In the fourth month there was a year star in Chhen. Pi Tsao of Cheng said: 'In five years the state of Chhen will be re-established, and after two years it will finally perish.' Tzu Chhan asked for a reason. Pi Tsao replied: 'Chhen belongs to the element of water. Fire is the element antagonistic to water and is under the supervision ofChhu. Now the year star has come out and brought rain to Chhen. This indicates that Chhu is ousted and Chhen is established. Antagonistic elements are ruled by the number five. That is why I say in five years. The year-star must five times come to the configuration before Chhen perishes. That Chhu will gain control over it is in the nature of Heaven. That is why I say 52 years.


Lastly, an Orwellian statement:

When a man has good fortune, wealth and honour come to him. When wealth and hon­our come to him, he dresses and eats well. When he eats and dresses well, arrogance will arise. When arrogance arises, his behaviour will be wicked and his actions will be contrary to principle. When his behaviour is wicked, he will die an untimely death.
 When his actions are contrary to principle, he will not be successful.
On the one hand he will have the misfortune of having an untimely death. On the other hand he will be known as unsuccessful. That is misfortune. Therefore it is said: ‘Misfortune lurks in good fortune.’ 

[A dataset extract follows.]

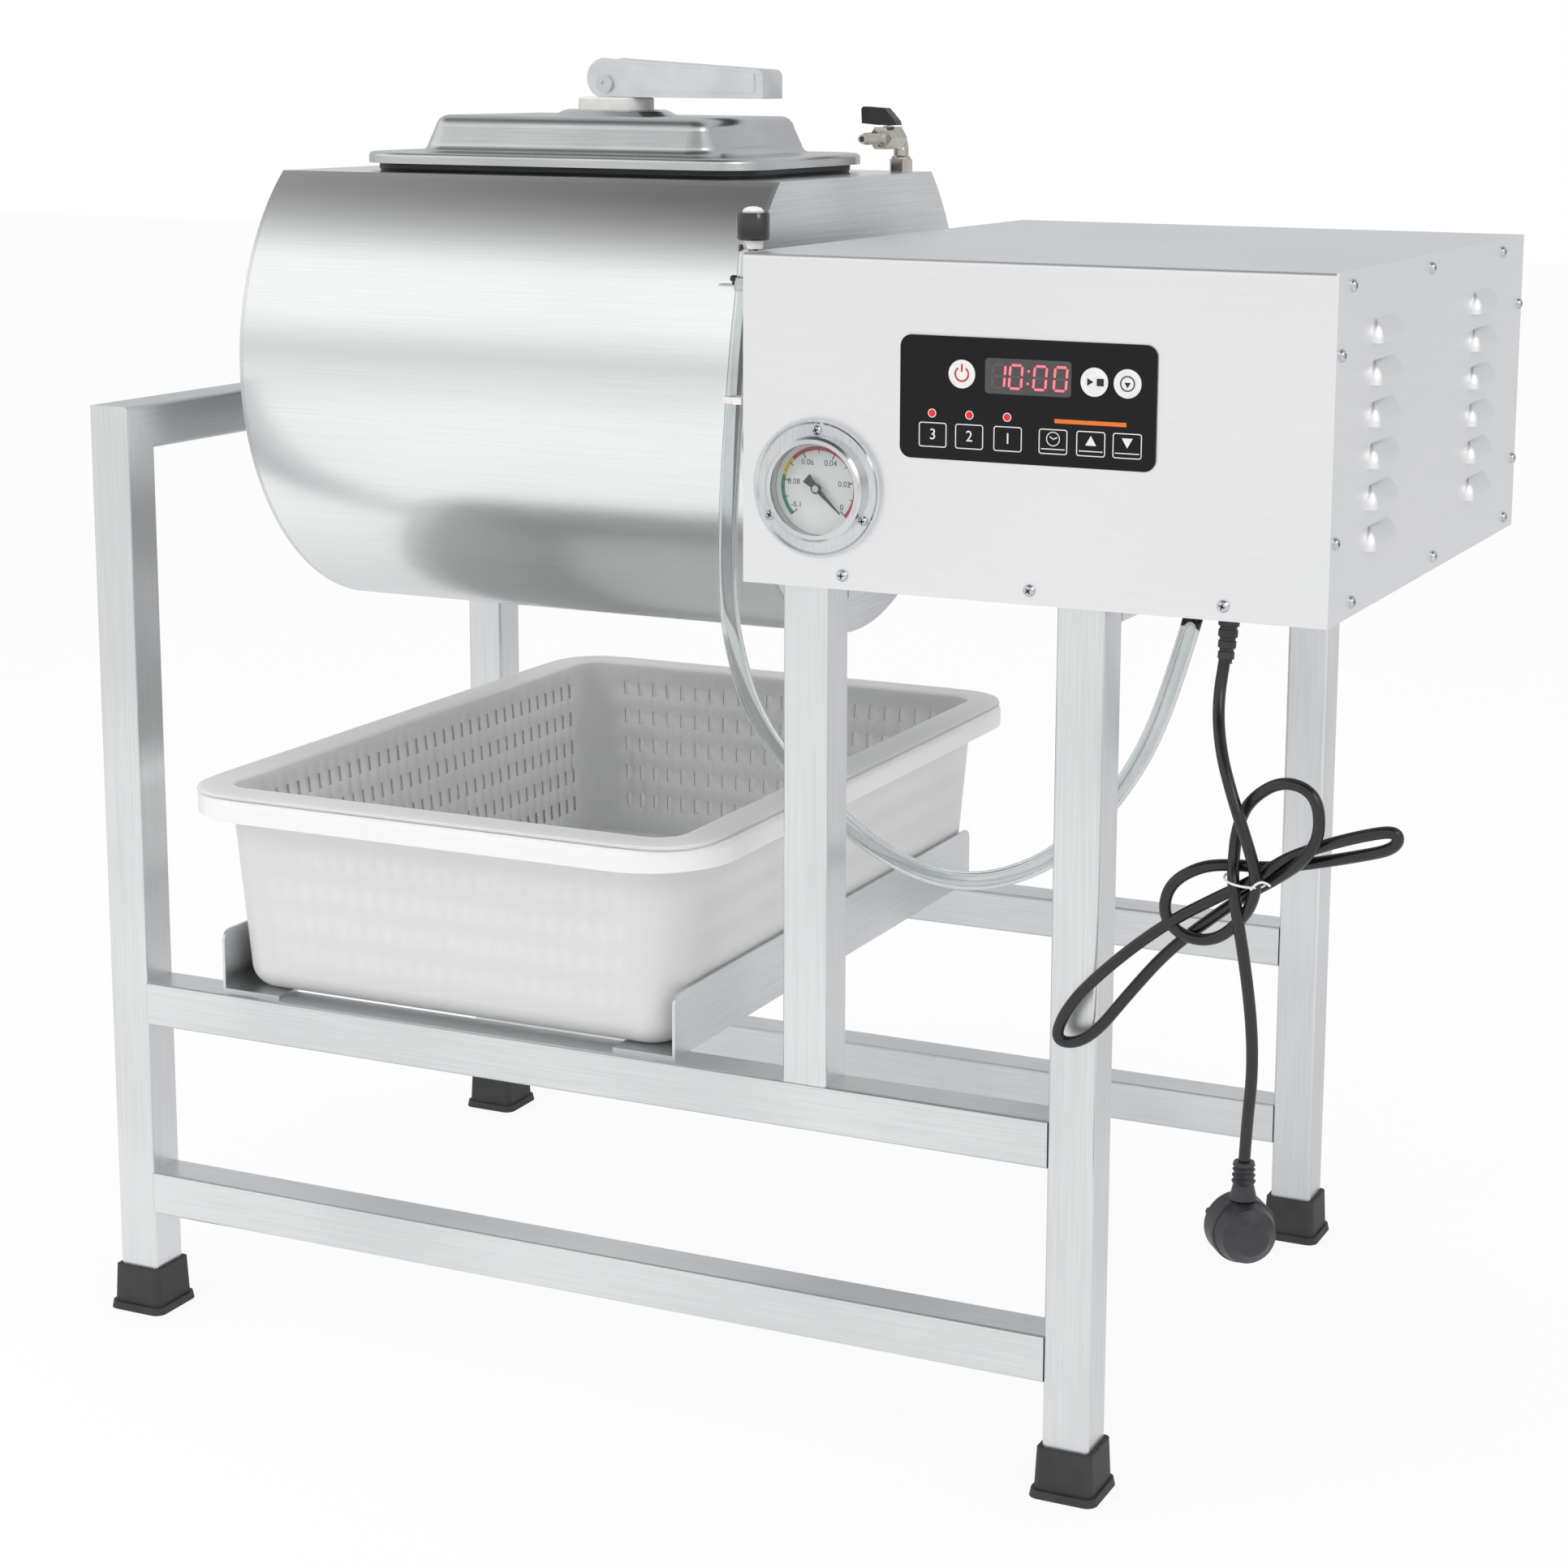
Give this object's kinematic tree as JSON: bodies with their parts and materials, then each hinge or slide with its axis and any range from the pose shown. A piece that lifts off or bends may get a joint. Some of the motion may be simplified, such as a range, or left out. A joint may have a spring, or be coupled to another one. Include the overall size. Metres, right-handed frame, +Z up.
{
  "type": "meat vacuum tumbler",
  "caption": "Horizontal steel drum with a clamped lid turning on a tube stand, driven from a side cabinet with gauge and control panel, with a slide-out tub and basket below.",
  "frame": {"origin": "on the floor under the middle of the object, without its loose cord and hose", "axes": "+Z up, +X along the drum's axis from the drum to the drive cabinet, -Y towards the operator"},
  "size_m": [0.9065, 0.5668, 0.861],
  "materials": {
    "brushed_steel": "brushed stainless steel",
    "satin_steel_sheet": "fine satin stainless sheet",
    "bright_steel": "bright polished steel",
    "nickel_plate": "nickel plated brass",
    "black_rubber": "black rubber and cord sheath",
    "black_plastic": "black plastic",
    "circuit_board": "green circuit board",
    "white_face": "printed white dial",
    "clear_glass": "clear gauge glass",
    "painted_casting": "grey painted casting",
    "clear_hose": "clear PVC hose",
    "white_nylon": "white nylon",
    "white_polyethylene": "white polyethylene"
  },
  "bodies": {
    "machine": {"left_front_leg": "brushed_steel", "left_back_leg": "brushed_steel", "left_top_tube": "brushed_steel", "mid_front_leg": "brushed_steel", "mid_back_leg": "brushed_steel", "right_front_leg": "brushed_steel", "right_back_leg": "brushed_steel", "cabinet_tubes": "brushed_steel", "front_mid_rail": "brushed_steel", "back_mid_rail": "brushed_steel", "front_low_rail": "brushed_steel", "back_low_rail": "brushed_steel", "rubber_feet": "black_rubber", "tub_brackets": "brushed_steel", "cabinet_shell": "satin_steel_sheet", "right_cover": "satin_steel_sheet", "left_panel": "satin_steel_sheet", "back_panel": "satin_steel_sheet", "base_plate": "brushed_steel", "fasteners": "bright_steel", "control_overlay": "black_plastic", "control_board": "circuit_board", "gauge_case": "bright_steel", "gauge_dial": "white_face", "gauge_glass": "clear_glass", "gear_motor": "painted_casting", "gear_head": "painted_casting", "motor_bracket": "brushed_steel", "right_bearing": "painted_casting", "vacuum_pump": "painted_casting", "vacuum_line": "clear_hose", "left_bearing": "painted_casting", "vacuum_hose": "clear_hose", "hose_connector": "black_plastic", "hose_clips": "bright_steel", "hose_fitting": "nickel_plate", "cord_gland": "black_rubber", "power_cord": "black_rubber", "cord_hank": "black_rubber", "power_plug": "black_rubber"},
    "drum": {"drum_wall": "brushed_steel", "drum_top_plate": "brushed_steel", "drum_left_end": "brushed_steel", "drum_right_end": "brushed_steel", "drum_baffles": "brushed_steel", "left_stub_shaft": "bright_steel", "drive_shaft": "bright_steel", "valve_elbow": "nickel_plate", "valve_body": "nickel_plate"},
    "lid": {"lid_pan": "brushed_steel", "lid_gasket": "black_rubber"},
    "lid_swivel": {"lid_spacer": "white_nylon"},
    "clamp": {"clamp_stud": "bright_steel", "clamp_bar": "bright_steel", "lever_pin": "bright_steel"},
    "lever": {"lid_lever": "bright_steel"},
    "valve_lever": {"valve_handle": "black_plastic"},
    "needle": {"gauge_needle": "black_plastic"},
    "tub": {"outer_tub": "white_polyethylene"},
    "basket": {"inner_basket": "white_polyethylene"}
  },
  "joints": [
    {"name": "drum_spin", "type": "hinge", "parent": "machine", "child": "drum", "pos_m": [-0.16628, -0.006, 0.654], "axis": [1, 0, 0], "continuous": true},
    {"name": "lid_lift", "type": "slide", "parent": "drum", "child": "lid", "axis": [0, 0, 1], "range_m": [0, 0.08]},
    {"name": "clamp_turn", "type": "hinge", "parent": "lid", "child": "lid_swivel", "pos_m": [-0.16278, -0.006, 0.83], "axis": [0, 0, 1], "range_deg": [0, 90]},
    {"name": "clamp_draw", "type": "slide", "parent": "lid_swivel", "child": "clamp", "axis": [0, 0, 1], "range_m": [0, 0.0056]},
    {"name": "lid_lever_turn", "type": "hinge", "parent": "clamp", "child": "lever", "pos_m": [-0.16278, -0.006, 0.8434], "axis": [0, -1, 0], "range_deg": [0, 90]},
    {"name": "valve_lever_turn", "type": "hinge", "parent": "drum", "child": "valve_lever", "pos_m": [0.00822, 0.072, 0.818], "axis": [0, 0, 1], "range_deg": [0, 90]},
    {"name": "gauge_needle_swing", "type": "hinge", "parent": "machine", "child": "needle", "pos_m": [0.11122, -0.2575, 0.61], "axis": [0, -1, 0], "range_deg": [0, 266]},
    {"name": "tub_slide", "type": "slide", "parent": "machine", "child": "tub", "axis": [0, -1, 0], "range_m": [0, 0.45]},
    {"name": "basket_lift", "type": "slide", "parent": "tub", "child": "basket", "axis": [0, 0, 1], "range_m": [0, 0.06]}
  ],
  "couplings": [
    {"joint": "clamp_draw", "follows": "lid_lever_turn", "m_per_rad": 0.0035651}
  ]
}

When a person suffers misfortune, his mind grows fearful.
 When his mind grows fearful, his actions will be straight.
 When his actions are straight, his deliberations are mature.
 When his deliberations are mature, he gets to the inner principles of things. When his actions are straight, he suffers no harm, he will live out his natural span When he lives out his natural span of life, he stays intact into old age. 
lf his life reaches its proper end, he gets rich and noble.
 To live intact until old age and be rich and noble, that is called good fortune. Therefore it is said: ‘Misfortune is the basis of good fortune.’